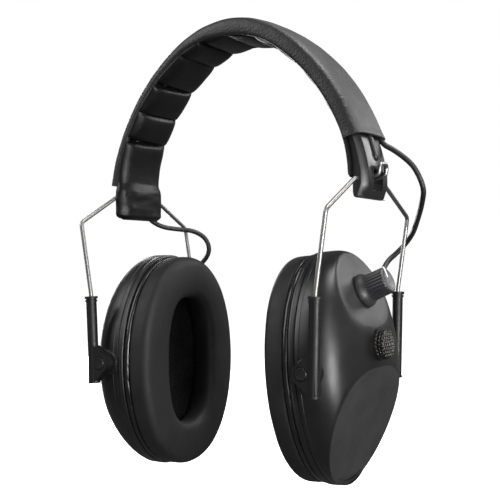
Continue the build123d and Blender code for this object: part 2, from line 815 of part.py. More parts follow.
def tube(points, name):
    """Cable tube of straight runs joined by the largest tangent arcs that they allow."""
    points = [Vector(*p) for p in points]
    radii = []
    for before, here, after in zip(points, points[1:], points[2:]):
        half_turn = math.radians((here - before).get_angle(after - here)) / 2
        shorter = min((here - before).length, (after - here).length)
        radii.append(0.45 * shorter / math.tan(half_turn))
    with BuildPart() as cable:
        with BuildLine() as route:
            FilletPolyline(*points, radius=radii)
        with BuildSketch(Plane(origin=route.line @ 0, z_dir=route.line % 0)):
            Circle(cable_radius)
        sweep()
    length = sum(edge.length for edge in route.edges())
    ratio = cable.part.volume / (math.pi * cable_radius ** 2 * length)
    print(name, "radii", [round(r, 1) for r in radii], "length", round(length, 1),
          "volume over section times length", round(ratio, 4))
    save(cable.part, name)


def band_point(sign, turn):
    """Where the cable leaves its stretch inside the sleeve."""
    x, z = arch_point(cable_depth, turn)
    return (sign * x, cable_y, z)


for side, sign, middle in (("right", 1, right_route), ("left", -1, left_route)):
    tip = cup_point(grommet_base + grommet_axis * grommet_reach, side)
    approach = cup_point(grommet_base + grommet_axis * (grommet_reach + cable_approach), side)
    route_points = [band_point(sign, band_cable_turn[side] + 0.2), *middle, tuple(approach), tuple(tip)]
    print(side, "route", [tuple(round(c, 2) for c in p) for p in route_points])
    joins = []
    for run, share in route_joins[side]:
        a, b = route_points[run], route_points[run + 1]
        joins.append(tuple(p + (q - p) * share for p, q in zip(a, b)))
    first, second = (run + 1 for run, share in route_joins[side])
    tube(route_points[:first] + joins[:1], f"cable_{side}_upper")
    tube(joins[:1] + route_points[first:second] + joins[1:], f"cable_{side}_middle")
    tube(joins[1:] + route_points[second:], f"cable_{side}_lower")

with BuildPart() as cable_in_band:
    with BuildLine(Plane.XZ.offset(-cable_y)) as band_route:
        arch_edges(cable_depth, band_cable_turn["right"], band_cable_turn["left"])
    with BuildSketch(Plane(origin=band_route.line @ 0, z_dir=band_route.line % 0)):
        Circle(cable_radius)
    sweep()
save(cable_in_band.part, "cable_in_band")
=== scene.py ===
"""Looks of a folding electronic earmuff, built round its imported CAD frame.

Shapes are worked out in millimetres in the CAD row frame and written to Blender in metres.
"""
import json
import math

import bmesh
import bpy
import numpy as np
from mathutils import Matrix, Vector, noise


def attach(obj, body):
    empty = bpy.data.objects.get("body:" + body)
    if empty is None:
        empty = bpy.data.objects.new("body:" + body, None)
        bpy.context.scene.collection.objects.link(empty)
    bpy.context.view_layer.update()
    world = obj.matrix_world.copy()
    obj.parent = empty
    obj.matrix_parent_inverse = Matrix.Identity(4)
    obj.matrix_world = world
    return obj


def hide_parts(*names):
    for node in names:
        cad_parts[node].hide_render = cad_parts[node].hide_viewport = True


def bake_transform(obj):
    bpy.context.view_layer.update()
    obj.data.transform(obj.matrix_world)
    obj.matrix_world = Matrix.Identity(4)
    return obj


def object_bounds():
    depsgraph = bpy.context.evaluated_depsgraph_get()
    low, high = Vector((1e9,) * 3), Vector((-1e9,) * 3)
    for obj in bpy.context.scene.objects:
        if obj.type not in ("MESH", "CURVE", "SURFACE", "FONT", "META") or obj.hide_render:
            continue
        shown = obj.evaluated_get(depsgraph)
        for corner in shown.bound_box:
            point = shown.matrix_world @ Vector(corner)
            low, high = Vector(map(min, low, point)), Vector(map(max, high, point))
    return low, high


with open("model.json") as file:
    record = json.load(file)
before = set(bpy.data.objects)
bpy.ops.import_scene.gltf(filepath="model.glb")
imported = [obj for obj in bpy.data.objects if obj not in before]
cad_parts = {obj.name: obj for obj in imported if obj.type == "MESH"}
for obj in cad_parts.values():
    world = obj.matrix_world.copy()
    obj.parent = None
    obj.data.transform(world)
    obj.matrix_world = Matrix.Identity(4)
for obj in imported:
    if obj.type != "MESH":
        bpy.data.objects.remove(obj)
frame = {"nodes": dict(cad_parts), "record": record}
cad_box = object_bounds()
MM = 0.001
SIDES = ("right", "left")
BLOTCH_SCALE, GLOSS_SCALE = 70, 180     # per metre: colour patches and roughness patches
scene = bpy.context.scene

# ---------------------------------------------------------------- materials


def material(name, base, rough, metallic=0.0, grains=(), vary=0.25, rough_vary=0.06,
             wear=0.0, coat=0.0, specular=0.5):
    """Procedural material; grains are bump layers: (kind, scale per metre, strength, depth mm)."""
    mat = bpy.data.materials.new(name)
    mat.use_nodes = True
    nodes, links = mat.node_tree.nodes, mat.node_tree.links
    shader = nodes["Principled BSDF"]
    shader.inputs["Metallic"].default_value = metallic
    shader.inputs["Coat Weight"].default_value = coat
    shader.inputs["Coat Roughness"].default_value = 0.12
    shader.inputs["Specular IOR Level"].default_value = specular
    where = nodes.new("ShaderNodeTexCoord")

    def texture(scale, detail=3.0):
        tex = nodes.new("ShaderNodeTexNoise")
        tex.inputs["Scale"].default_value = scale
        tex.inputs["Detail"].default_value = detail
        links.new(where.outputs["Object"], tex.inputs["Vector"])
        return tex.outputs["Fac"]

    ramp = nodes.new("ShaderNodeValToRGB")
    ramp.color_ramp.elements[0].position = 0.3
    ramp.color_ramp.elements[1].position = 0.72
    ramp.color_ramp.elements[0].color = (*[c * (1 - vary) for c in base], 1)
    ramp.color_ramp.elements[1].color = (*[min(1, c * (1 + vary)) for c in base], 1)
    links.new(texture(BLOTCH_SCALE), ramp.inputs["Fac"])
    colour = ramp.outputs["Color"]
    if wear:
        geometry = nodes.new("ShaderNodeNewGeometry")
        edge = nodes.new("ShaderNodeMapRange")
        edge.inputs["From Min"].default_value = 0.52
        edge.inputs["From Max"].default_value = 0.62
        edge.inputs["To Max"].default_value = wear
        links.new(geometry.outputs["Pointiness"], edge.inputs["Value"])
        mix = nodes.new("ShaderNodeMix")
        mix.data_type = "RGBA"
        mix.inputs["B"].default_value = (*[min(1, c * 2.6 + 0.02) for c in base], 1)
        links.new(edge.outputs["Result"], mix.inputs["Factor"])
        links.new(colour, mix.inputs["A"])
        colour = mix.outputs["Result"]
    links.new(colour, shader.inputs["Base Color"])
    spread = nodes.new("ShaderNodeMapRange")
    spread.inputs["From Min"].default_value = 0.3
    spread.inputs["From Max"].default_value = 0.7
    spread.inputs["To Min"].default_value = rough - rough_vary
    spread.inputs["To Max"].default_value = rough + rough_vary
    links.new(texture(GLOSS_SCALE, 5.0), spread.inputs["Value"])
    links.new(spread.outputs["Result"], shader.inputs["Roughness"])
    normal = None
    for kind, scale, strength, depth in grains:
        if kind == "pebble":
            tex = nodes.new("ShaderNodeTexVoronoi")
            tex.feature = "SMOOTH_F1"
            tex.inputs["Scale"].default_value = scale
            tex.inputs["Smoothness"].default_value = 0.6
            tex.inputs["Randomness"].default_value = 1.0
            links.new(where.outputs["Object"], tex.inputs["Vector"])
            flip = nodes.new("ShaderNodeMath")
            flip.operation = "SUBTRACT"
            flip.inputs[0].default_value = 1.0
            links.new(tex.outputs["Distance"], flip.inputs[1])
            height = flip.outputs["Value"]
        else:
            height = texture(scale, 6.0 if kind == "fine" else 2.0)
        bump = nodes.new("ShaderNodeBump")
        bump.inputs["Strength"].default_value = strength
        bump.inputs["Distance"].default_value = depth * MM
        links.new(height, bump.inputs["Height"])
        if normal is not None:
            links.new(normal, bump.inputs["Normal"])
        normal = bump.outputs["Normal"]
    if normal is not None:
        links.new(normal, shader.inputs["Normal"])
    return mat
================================
# [What the task asks]
All lines from the beginning of the material above through the one with "return (sign * x, cable_y, z)" need to be returned exactly; please return those and only those.

# [Written answer]
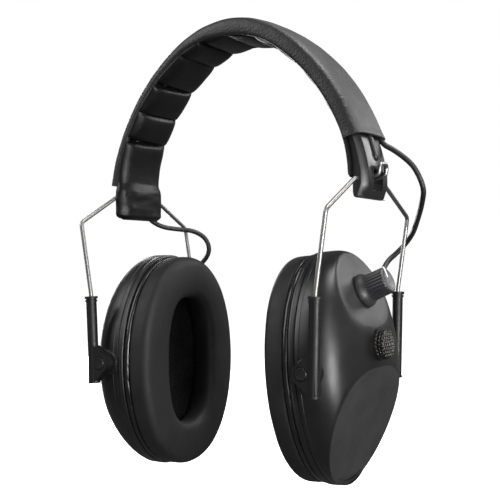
Continue the build123d and Blender code for this object: part 2, from line 815 of part.py. More parts follow.
def tube(points, name):
    """Cable tube of straight runs joined by the largest tangent arcs that they allow."""
    points = [Vector(*p) for p in points]
    radii = []
    for before, here, after in zip(points, points[1:], points[2:]):
        half_turn = math.radians((here - before).get_angle(after - here)) / 2
        shorter = min((here - before).length, (after - here).length)
        radii.append(0.45 * shorter / math.tan(half_turn))
    with BuildPart() as cable:
        with BuildLine() as route:
            FilletPolyline(*points, radius=radii)
        with BuildSketch(Plane(origin=route.line @ 0, z_dir=route.line % 0)):
            Circle(cable_radius)
        sweep()
    length = sum(edge.length for edge in route.edges())
    ratio = cable.part.volume / (math.pi * cable_radius ** 2 * length)
    print(name, "radii", [round(r, 1) for r in radii], "length", round(length, 1),
          "volume over section times length", round(ratio, 4))
    save(cable.part, name)


def band_point(sign, turn):
    """Where the cable leaves its stretch inside the sleeve."""
    x, z = arch_point(cable_depth, turn)
    return (sign * x, cable_y, z)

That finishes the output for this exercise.